A forensic evaluation of Robert Card’s brain found that the Lewiston gunman likely was suffering from a traumatic brain injury when he shot and killed 18 people in Maine’s deadliest mass shooting in October.

Card was a longtime instructor at a U.S. Army hand grenade training range in New York state, where it is “believed he was exposed to thousands of low-level blasts,” according to findings that Card’s family released Wednesday through the Concussion Legacy Foundation.

Maine Shooting

Robert Card talks to New York state troopers in this image taken from an officer’s body camera video during an interview at Camp Smith in Cortlandt, New York, on July 16, 2023. The interview resulted in Card spending two weeks in a psychiatric hospital. WMTW-TV 8/New York State police via AP

Card’s body was found 48 hours after the Oct.25 shootings in a storage container in Lisbon. A medical examiner ruled he died from a self-inflicted gunshot wound.

Maine’s Office of the Chief Medical Examiner said in December that it sent some of Card’s brain tissue to Boston University, which has the nation’s largest brain bank focused on studying chronic traumatic encephalopathy, or CTE.

“Robert Card had evidence of traumatic brain injury. In the white matter, the nerve fibers that allow for communication between different areas of the brain, there was significant degeneration, axonal and myelin loss, inflammation, and small blood vessel injury. There was no evidence of chronic traumatic encephalopathy (CTE),” said Dr. Ann McKee, director of the Boston University CTE Center which performed the analysis.

“These findings align with our previous studies on the effects of blast injury in humans and experimental models. While I cannot say with certainty that these pathological findings underlie Mr. Card’s behavioral changes in the last 10 months of life, based on our previous work, brain injury likely played a role in his symptoms.”


Research from the National Institutes of Health has linked traumatic brain injuries with personality changes, emotional disorders and cognitive decline.

In addition to sharing the results of the analysis, Card’s family also released a statement for the first time, expressing deep sadness for the victims, survivors and their loved ones.

Police and medical officials are seen the night of Oct. 25 outside Central Maine Medical Center in Lewiston after the mass shooting in the city. Russ Dillingham/Sun Journal, file

“We are hurting for you and with you, and it is hard to put into words how badly we wish we could undo what happened. While we cannot go back, we are releasing the findings of Robert’s brain study with the goal of supporting ongoing efforts to learn from this tragedy to ensure it never happens again.”

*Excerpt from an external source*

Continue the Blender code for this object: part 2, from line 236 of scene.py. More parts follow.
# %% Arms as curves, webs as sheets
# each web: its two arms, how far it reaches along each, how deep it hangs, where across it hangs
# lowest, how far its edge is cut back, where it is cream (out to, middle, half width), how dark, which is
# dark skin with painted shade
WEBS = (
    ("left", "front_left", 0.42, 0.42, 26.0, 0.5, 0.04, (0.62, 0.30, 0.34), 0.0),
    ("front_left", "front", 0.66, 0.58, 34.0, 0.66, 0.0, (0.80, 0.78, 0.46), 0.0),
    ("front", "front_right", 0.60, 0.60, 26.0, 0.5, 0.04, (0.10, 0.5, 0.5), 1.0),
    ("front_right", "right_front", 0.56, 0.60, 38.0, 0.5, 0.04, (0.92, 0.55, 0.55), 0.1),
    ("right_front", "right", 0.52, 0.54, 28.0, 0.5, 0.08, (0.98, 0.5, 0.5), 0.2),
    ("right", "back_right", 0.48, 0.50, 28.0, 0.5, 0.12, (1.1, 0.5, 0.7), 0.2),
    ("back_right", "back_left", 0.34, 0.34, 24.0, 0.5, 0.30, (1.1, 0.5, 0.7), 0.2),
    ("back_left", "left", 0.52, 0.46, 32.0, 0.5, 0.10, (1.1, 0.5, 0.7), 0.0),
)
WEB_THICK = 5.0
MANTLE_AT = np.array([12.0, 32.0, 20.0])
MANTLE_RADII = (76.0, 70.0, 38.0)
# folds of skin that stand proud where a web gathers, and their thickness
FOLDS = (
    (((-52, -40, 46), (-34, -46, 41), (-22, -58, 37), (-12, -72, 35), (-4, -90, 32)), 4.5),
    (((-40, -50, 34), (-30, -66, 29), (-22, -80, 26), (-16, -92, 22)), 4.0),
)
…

“We know it does not fully explain Robert’s actions, nor is it an excuse for the horrific suffering he caused, but we thank Dr. McKee for helping us understand his brain damage and how it may have impacted his mental health and behavior,” the statement says. “By releasing these findings, we hope to raise awareness of traumatic brain injury among military service members, and we encourage more research and support for military service members with traumatic brain injuries.”

The family said it would not be making further comments.

The foundation said Card’s brain will continue to be studied. The study of CTE has advanced in recent decades, including studies of the brains of deceased professional football players, who had concussions and were exposed to numerous lower-impact hits.


Card, 40, of Bowdoin, was a member of the U.S. Army Reserve and would run firearm and hand grenade trainings during annual events at the West Point base in New York. He was a longtime member of a Saco-based Army Reserve unit that regularly conducted training in New York, including last summer when he was hospitalized for two weeks after fellow reservists expressed concerns about his well-being.

Despite that hospitalization, as well as documented concerns by reserve members several weeks after he was released, Card had access to numerous firearms and was able to buy more prior to the shooting. Maine lawmakers are considering numerous gun reform proposals in the current legislative session, in response to the mass shooting

Reserve unit members had contacted Maine law enforcement in September to conduct a welfare check on Card because they feared he would become violent. Police were never able to connect with Card at his house in Bowdoin.

The finding that Card’s brain showed evidence of traumatic brain injury come as U.S. Army personnel are scheduled to testify Thursday morning before the state commission investigating the Lewiston shootings.

The testimony could shed more light on Card’s experience as a reservist and his declining mental health before the mass shooting.